Which brings us to that infamous dancing griefer. Because the movement protocol is not a realtime one, it was possible to exploit it to make yourself nearly impossible to kill. The server essentially had no "sync points" between players in the system until the players landed at the end of their movement. Okay, the player's movement just ended, and we know where the player is standing, for real, and all clients and server agree about that. Now they can execute an action on an neighboring tile. Mid-move, due to variable latency, all bets are off about where a player actually is on each client screen. Griefers could exploit this by moving continuously.
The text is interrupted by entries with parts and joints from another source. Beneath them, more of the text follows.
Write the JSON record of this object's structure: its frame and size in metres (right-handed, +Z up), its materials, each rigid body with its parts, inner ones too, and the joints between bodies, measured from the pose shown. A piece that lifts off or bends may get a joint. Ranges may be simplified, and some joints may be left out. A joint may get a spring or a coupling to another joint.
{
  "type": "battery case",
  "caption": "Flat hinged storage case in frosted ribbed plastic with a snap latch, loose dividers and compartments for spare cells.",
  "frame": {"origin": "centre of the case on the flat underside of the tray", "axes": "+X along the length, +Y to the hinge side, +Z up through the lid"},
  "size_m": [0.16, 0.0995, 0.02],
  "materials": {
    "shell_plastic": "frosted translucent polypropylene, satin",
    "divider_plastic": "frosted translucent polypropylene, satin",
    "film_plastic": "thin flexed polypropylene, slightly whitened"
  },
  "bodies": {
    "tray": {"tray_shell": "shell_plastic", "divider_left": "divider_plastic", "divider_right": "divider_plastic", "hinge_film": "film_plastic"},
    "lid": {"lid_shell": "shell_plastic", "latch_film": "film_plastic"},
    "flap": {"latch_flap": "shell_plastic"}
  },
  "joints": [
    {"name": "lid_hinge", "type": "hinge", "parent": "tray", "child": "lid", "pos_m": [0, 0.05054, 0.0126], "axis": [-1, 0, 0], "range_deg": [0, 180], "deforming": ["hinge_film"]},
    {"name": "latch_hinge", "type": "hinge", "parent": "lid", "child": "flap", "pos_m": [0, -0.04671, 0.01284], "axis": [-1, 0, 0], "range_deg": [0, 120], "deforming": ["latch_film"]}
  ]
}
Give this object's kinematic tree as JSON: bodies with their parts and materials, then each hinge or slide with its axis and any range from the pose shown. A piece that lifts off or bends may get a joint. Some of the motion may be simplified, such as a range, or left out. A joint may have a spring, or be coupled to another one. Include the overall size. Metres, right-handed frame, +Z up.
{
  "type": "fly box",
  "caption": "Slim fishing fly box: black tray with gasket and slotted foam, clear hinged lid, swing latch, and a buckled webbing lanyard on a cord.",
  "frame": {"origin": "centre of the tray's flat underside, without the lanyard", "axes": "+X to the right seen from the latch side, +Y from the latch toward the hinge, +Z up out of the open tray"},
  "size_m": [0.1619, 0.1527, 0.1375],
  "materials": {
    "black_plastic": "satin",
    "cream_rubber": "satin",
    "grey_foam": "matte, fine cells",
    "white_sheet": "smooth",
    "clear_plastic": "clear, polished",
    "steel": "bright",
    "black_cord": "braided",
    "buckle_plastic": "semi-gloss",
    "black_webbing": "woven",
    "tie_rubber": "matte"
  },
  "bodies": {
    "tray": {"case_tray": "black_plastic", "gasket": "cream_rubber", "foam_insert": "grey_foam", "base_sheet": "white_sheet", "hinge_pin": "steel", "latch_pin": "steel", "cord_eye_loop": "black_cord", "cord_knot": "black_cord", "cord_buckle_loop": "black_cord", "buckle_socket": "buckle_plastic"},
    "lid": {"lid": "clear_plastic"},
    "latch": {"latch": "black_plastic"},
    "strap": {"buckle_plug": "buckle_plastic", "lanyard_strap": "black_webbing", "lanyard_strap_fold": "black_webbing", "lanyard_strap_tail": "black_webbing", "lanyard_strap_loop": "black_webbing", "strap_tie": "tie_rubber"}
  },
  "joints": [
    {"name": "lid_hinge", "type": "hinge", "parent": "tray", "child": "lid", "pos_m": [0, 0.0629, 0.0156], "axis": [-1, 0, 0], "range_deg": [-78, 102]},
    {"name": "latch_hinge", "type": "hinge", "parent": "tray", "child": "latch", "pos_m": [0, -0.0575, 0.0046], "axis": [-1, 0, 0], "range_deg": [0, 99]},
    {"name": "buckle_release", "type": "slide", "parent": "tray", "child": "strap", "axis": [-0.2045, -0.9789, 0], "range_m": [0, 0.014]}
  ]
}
Even if the protocol didn't work this way, a moving target is still way harder to click. And what happens if you misclick? Well, you just right clicked on the ground, which means you just dropped your weapon. Trying to finally hit a dancing griefer was an absolute click-fest of frustration. So even if the town elders have collectively agreed that this person needs to go, they had trouble carrying out their decision. And the griefer, who could sneak up on an unsuspecting person who wasn't busy dancing, would get the jump on each victim and be able to land the kill.
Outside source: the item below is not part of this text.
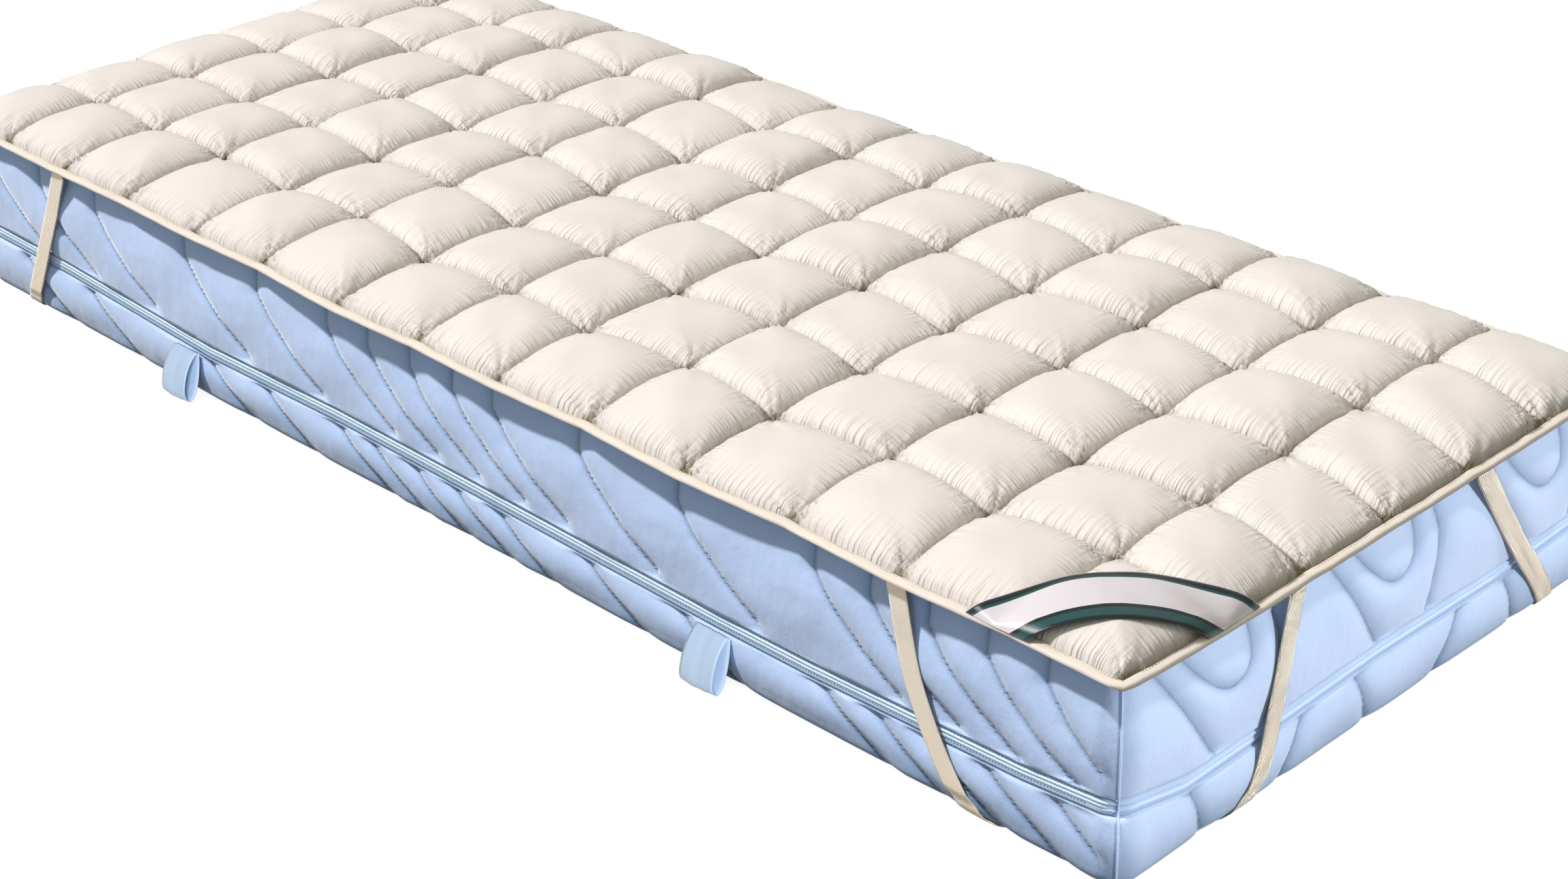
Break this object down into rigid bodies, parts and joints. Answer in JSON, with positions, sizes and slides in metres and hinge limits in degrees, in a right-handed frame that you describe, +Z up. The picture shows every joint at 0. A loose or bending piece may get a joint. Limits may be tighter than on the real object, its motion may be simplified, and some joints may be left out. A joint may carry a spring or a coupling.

This update changes the semantics of the client KILL action.
It used to be an isolated action that would either succeed or fail depending on where you clicked and whether the server believed that the person was actually there and in range.
Now KILL is a state, not an action, and SHIFT-right-click puts you into that state, with essentially a death warrant for whoever was closest to your mouse when you clicked. You get a forced-ANGRY face when you're in this state, and you can still move around freely. But if you ever cross paths with your target server-side, so that the target of your request is in range of your weapon, the kill action is executed instantly.
This comes as close to a logical operation as we're ever going to get, while still preserving the effects of weapons with different ranges. If you kill-target someone with your bow who is in a locked room, and you stand by the door, the arrow will fire instantly as soon as the door is opened. If you target someone outside the gate with your sword, and then stand by the gate, you will attack them instantly the moment they walk through the choke point.
You can cancel this state by putting your weapon away momentarily, and your angry face will return to normal. The face also gives the target some warning about your intentions---and of course, it can be bluffed with the usual angry emote.
This is a pretty big change, and it will dramatically change town griefing dynamics. But there are some other big changes beyond that.
The temperature system in buildings has been improved again. Now the heat simulation map is 13x13 instead of 8x8, allowing larger buildings to function as insulated spaces. Furthermore, an enclosed building acts as a direct temperature bonus on its own, and also doubles the effectiveness of the clothing that you're wearing. So buildings do more than just hold in the heat of a fire. The best way to think about it is that they reduce some kind of inherent wind chill in cold areas of the world. But for this to work, you have to be completely indoors, which means walls on all sides and corners, along with a full floor, and along with a closed door. If the door stays open too long, the wind will blow in, making you colder slowly over time.
The way last names are passed down to babies, especially in the case of a generation gap where no name is given, has been standardized. This should fix the lost-family-name bug.
Laying tracks for rail carts is now a lot cheaper---one kit can lay six tracks instead of just one. Gates can be built across roads again, and unused property twig bundles decay away quickly, so you don't need to spend time cleaning them up. You can finally move bowls of sterile pads around---mobile medicine can be a thing now.